The Poisonwood Preacher

March 29, 2022 by Essay Writer

Throughout The Poisonwood Bible, author Barbara Kingsolver uses Nathan Price as a representation of the dangers of the combination of religious fervor and power in the wrong hands. This is not meaning to state that religion on its own is bad influence, but that it has the potential to be if it is implemented in the wrong way – forced by judgment or focused only on specific written rules rather than the ideology and true meaning behind it. Nathan is an impeccable example of the ‘dangerous hands’ religious control should not be placed into. He uses the bible like a weapon, bludgeoning the people of Kilanga with his strict beliefs of Christianity rather than approaching them with flexible methods and an ease of adaptation to their highly differing culture. One of the major flaws in Nathan Price’s religious practice is his failure to recognize the true meaning of Christianity. Instead, he focuses only on the specific standards and rules set by the bible word for word, such as baptism or prayer, when he should be embracing the spirit of the religion, such as compassion, love, and kindness.

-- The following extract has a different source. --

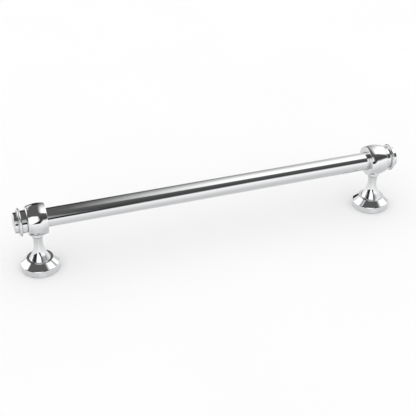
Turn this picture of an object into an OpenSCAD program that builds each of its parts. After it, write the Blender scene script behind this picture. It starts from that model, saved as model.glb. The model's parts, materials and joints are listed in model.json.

A prime illustration of this obliviousness is Nathan’s interaction with his family. Nathan consistently prioritizes his religious mission over his family, neglecting to show his wife and daughters the love and care they deserve. Orleanna Price, Nathan’s wife, often informs the reader of his neglect through her storytelling of his treatment of her throughout their marriage. Leading up to her marriage with Nathan Price at a young age of 17, Orleanna had been a bright, passionate, and ambitious young girl living in Mississippi. Once she enters marriage, she loses nearly all sense of will and becomes an obedient and passive housewife. Orleanna is undermined by her husband’s higher priority of religion to the point at which his actions towards her are not simply of neglect, but disgust; “He was profoundly embarrassed by my pregnancies. To his way of thinking they were unearned blessings, and furthermore each one drew God’s attention anew to my having a vagina and his having a penis and the fact we’d laid them near enough together to conceive a child” (Page 198, Orleanna). Nathan doesn’t view reproduction with his wife as a beautiful and blessed event, but rather a shameful action in God’s eyes. Nathan’s neglect doesn’t stop at his wife; it carries onward to a lack of care for his entire family.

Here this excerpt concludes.